◆ Aim of the task ◆
Restate every entry word for word.

[Object data in JSON]

────

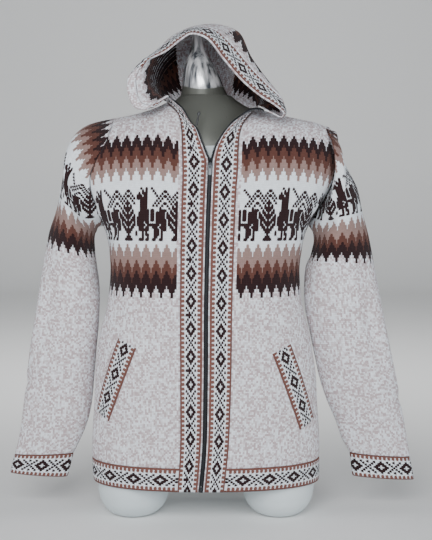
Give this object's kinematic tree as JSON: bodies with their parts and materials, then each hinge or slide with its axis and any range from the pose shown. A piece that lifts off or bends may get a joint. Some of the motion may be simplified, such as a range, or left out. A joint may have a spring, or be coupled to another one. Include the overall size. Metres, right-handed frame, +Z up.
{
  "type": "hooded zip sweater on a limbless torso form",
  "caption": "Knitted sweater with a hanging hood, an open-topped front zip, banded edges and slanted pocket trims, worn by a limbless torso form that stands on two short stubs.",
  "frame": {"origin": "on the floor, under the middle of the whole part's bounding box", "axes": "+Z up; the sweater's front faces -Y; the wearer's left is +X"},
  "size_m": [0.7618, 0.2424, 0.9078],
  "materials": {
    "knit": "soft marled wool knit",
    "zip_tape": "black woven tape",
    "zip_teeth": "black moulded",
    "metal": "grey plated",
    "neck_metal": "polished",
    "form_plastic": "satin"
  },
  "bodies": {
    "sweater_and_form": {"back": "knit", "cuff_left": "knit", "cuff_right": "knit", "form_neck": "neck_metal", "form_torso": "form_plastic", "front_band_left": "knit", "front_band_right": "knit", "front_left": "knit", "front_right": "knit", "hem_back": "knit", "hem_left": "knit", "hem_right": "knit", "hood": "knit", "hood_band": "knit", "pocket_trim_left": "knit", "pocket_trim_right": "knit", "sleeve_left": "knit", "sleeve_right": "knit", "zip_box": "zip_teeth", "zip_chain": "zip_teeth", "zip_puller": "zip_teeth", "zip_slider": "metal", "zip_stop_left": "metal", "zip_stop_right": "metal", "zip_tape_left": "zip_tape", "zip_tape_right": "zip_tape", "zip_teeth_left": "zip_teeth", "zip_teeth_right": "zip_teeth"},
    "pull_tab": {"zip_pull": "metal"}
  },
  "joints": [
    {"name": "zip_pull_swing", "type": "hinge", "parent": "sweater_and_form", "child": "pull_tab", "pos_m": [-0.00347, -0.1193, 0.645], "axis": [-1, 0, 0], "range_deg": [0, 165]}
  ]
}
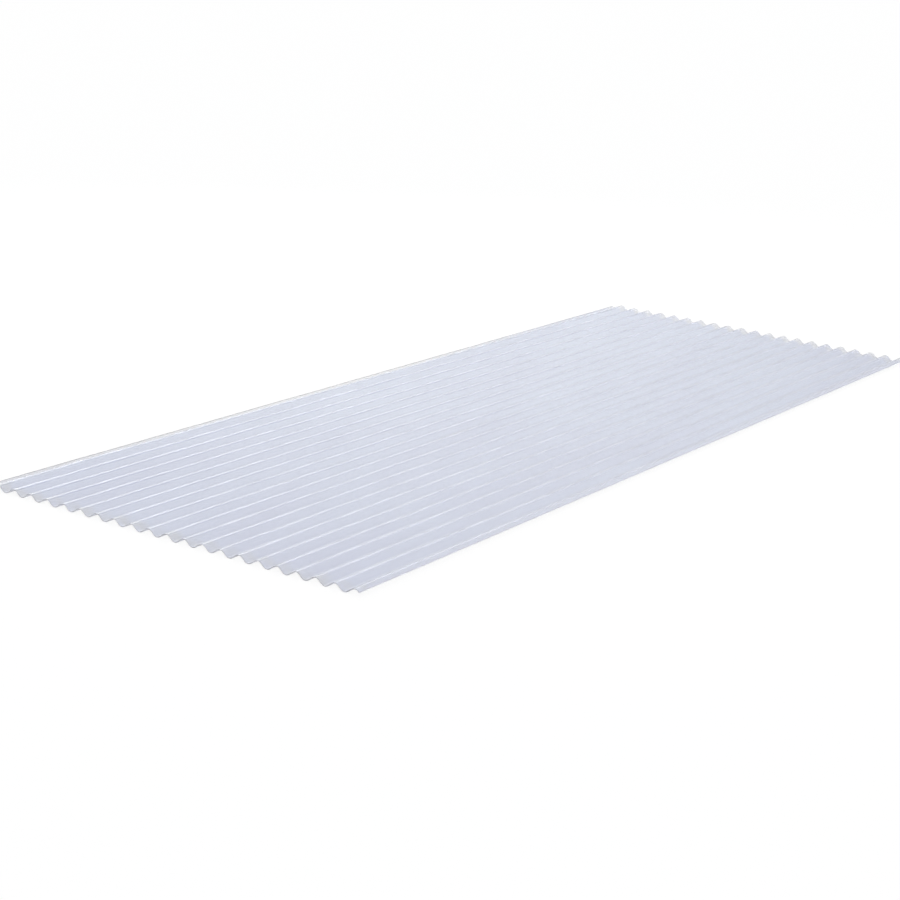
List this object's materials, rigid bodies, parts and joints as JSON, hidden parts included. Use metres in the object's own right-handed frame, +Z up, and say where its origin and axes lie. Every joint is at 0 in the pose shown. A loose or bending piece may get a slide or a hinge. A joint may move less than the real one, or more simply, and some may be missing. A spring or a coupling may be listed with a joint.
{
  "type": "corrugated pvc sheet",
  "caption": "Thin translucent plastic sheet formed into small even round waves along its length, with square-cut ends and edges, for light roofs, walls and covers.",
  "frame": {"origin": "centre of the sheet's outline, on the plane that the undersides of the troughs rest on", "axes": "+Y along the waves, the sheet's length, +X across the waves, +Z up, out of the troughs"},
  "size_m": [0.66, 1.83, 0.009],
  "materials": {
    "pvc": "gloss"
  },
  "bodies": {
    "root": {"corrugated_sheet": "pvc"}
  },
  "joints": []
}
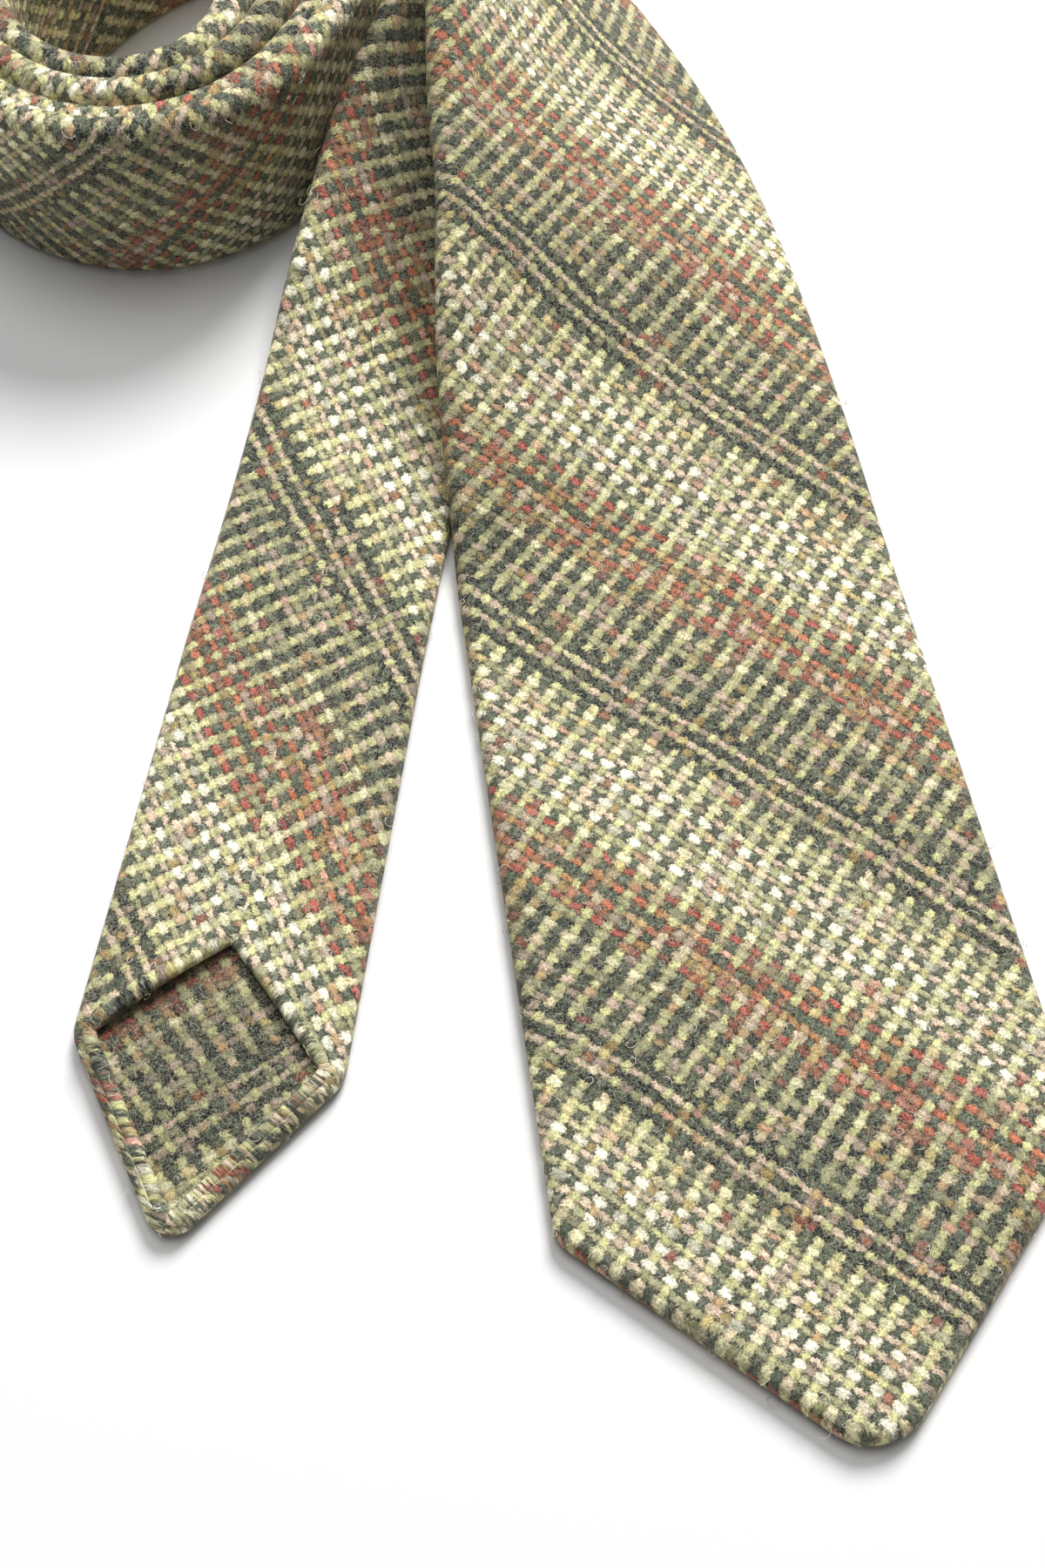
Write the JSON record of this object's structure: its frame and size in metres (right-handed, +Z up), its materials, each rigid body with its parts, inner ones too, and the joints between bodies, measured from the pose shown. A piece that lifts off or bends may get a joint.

────

◆ Task result ◆
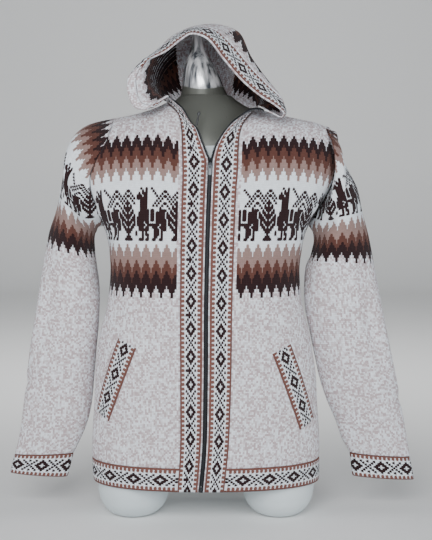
Give this object's kinematic tree as JSON: bodies with their parts and materials, then each hinge or slide with its axis and any range from the pose shown. A piece that lifts off or bends may get a joint. Some of the motion may be simplified, such as a range, or left out. A joint may have a spring, or be coupled to another one. Include the overall size. Metres, right-handed frame, +Z up.
{
  "type": "hooded zip sweater on a limbless torso form",
  "caption": "Knitted sweater with a hanging hood, an open-topped front zip, banded edges and slanted pocket trims, worn by a limbless torso form that stands on two short stubs.",
  "frame": {"origin": "on the floor, under the middle of the whole part's bounding box", "axes": "+Z up; the sweater's front faces -Y; the wearer's left is +X"},
  "size_m": [0.7618, 0.2424, 0.9078],
  "materials": {
    "knit": "soft marled wool knit",
    "zip_tape": "black woven tape",
    "zip_teeth": "black moulded",
    "metal": "grey plated",
    "neck_metal": "polished",
    "form_plastic": "satin"
  },
  "bodies": {
    "sweater_and_form": {"back": "knit", "cuff_left": "knit", "cuff_right": "knit", "form_neck": "neck_metal", "form_torso": "form_plastic", "front_band_left": "knit", "front_band_right": "knit", "front_left": "knit", "front_right": "knit", "hem_back": "knit", "hem_left": "knit", "hem_right": "knit", "hood": "knit", "hood_band": "knit", "pocket_trim_left": "knit", "pocket_trim_right": "knit", "sleeve_left": "knit", "sleeve_right": "knit", "zip_box": "zip_teeth", "zip_chain": "zip_teeth", "zip_puller": "zip_teeth", "zip_slider": "metal", "zip_stop_left": "metal", "zip_stop_right": "metal", "zip_tape_left": "zip_tape", "zip_tape_right": "zip_tape", "zip_teeth_left": "zip_teeth", "zip_teeth_right": "zip_teeth"},
    "pull_tab": {"zip_pull": "metal"}
  },
  "joints": [
    {"name": "zip_pull_swing", "type": "hinge", "parent": "sweater_and_form", "child": "pull_tab", "pos_m": [-0.00347, -0.1193, 0.645], "axis": [-1, 0, 0], "range_deg": [0, 165]}
  ]
}
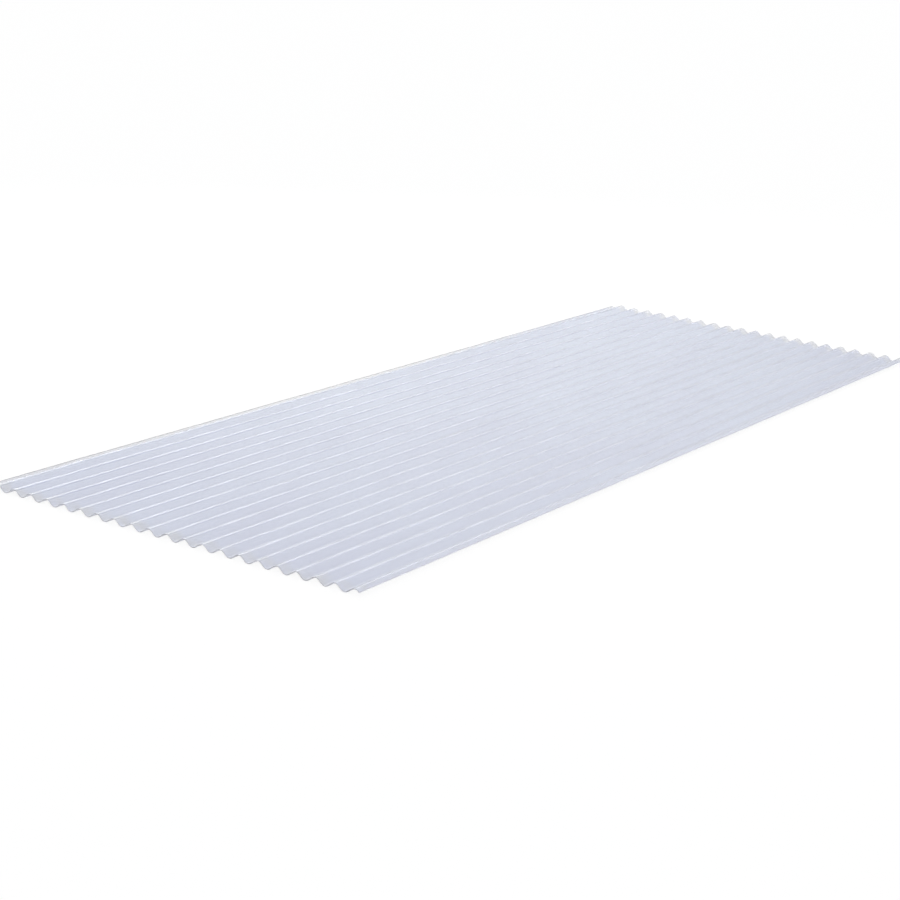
List this object's materials, rigid bodies, parts and joints as JSON, hidden parts included. Use metres in the object's own right-handed frame, +Z up, and say where its origin and axes lie. Every joint is at 0 in the pose shown. A loose or bending piece may get a slide or a hinge. A joint may move less than the real one, or more simply, and some may be missing. A spring or a coupling may be listed with a joint.
{
  "type": "corrugated pvc sheet",
  "caption": "Thin translucent plastic sheet formed into small even round waves along its length, with square-cut ends and edges, for light roofs, walls and covers.",
  "frame": {"origin": "centre of the sheet's outline, on the plane that the undersides of the troughs rest on", "axes": "+Y along the waves, the sheet's length, +X across the waves, +Z up, out of the troughs"},
  "size_m": [0.66, 1.83, 0.009],
  "materials": {
    "pvc": "gloss"
  },
  "bodies": {
    "root": {"corrugated_sheet": "pvc"}
  },
  "joints": []
}
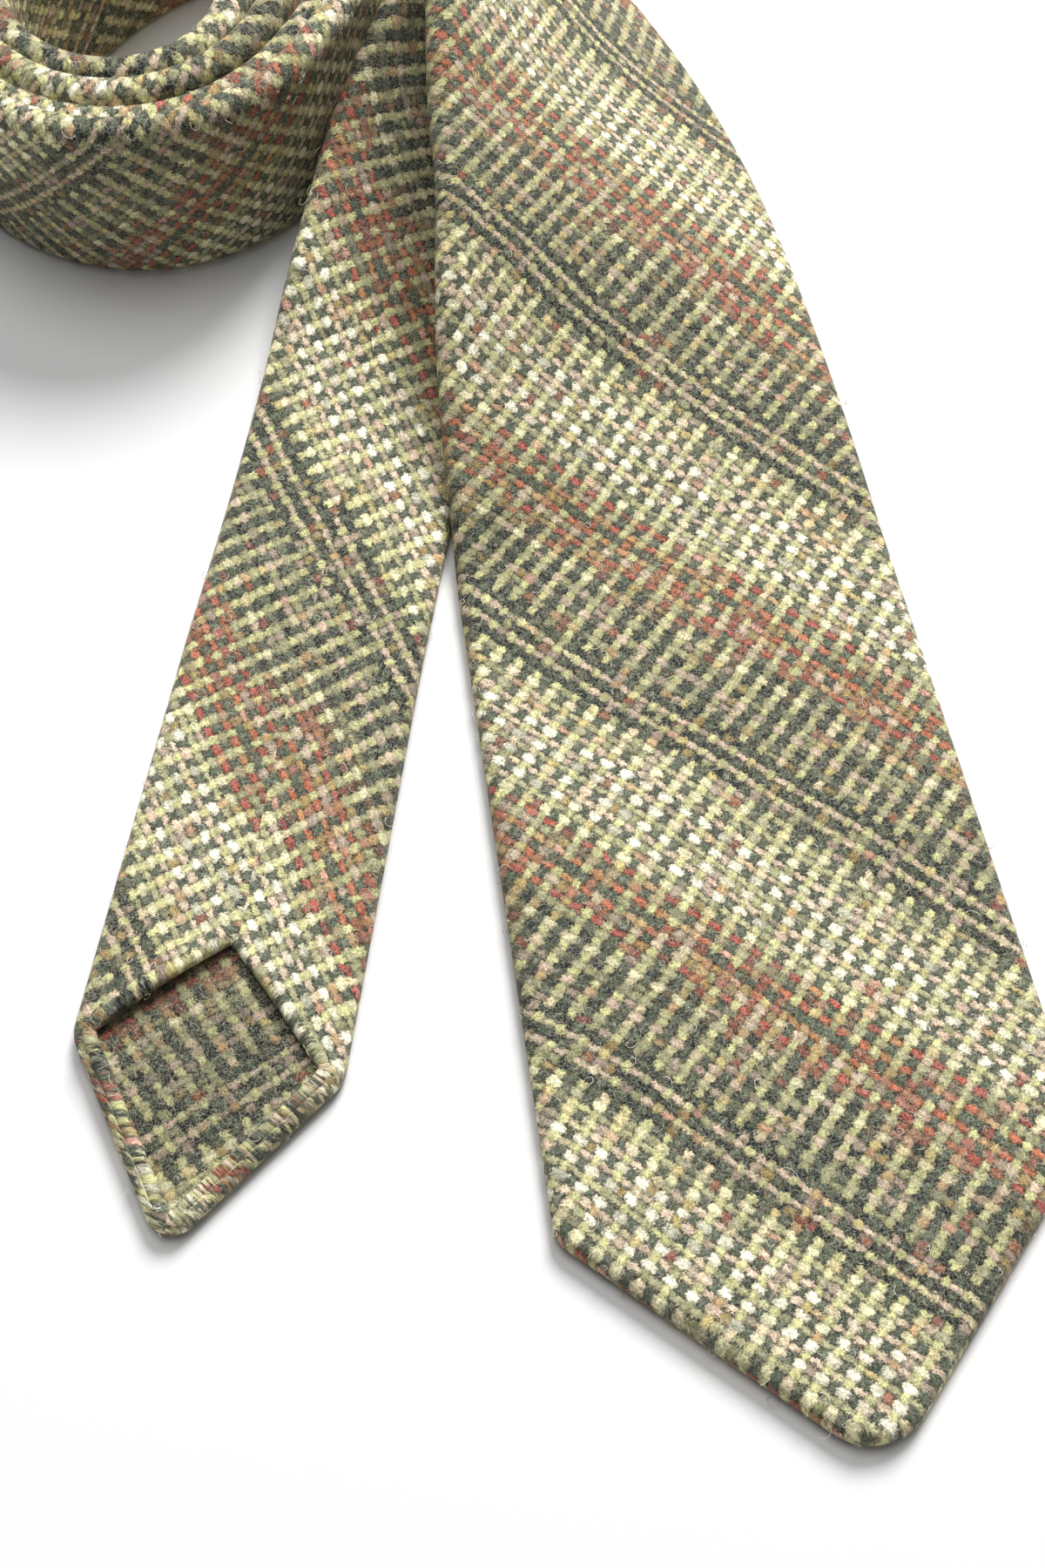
Write the JSON record of this object's structure: its frame and size in metres (right-handed, +Z up), its materials, each rigid body with its parts, inner ones too, and the joints between bodies, measured from the pose shown. A piece that lifts off or bends may get a joint.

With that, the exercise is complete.